Subsample For Bin: Number of samples for constructing bins.
Min Split Gain: Minimum loss reduction required to make a further partition on a leaf node of the tree.
Min Child Weight: Minimum sum of instance weight (hessian) needed in a child (leaf).
Min Child Samples: Minimum number of data needed in a child (leaf).
Subsample: Subsample ratio of the training instance.
Subsample Freq: Frequence of subsample, <=0 means no enable.
Column Sample by Tree: Subsample ratio of columns when constructing each tree.
Regularization Alpha: L1 regularization term on weights.
Regularization Lambda: L2 regularization term on weights.
Random State: Random number seed.
Number of Jobs: Random number seed.
Importance Type: The type of feature importance to be filled into feature_importances_. If 'split', result contains numbers of times the feature is used in a model.

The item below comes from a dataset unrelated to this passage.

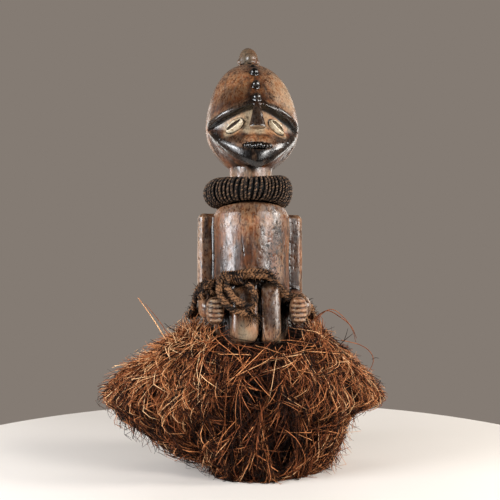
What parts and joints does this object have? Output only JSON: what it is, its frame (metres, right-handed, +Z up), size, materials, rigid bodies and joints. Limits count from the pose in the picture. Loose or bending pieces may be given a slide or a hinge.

If 'gain', result contains total gains of splits which use the feature.

Clustering

Find Optimal Number of Clusters: -
Number of Clusters: Number of Clusters

Feature Statistics

Discretizer Type: -
Use Instance Count For Encoding: -
Auto Ignore: If set to true, feature selection is used. If false, all features are used.
Verbose Output: Verbose feature statistics output.
Discretizer For Relevance Calculation: Verbose characterizer output.

Common Options

Input Data

Shuffle Seed: Seed to use in random shuffling of the data source.

Parser Options

Number of Threads 'Number of threads used for parsing the incoming data.
Instance Timeout: If an instance has not been processed in this many seconds tazi throws a timeout exception.

Default Label: -

Feature Statistics Properties

Maximum Unique Elements: -
Label Feature: -
Relevance Confidence: Z-score decision point to accept the calculated relevance; higher value will eliminate more features.
Relevance Coverage: Decrease for a simpler model. Use the features whose relevance are within the first this part of the screen plot based on the feature relevances ordered from highest to lowest.
Max Number of Quantizer Steps Maximum Number of Quantizer Steps.

Seed Random: A global seed value used for random number generator initialization. In order to get the same results across different runs.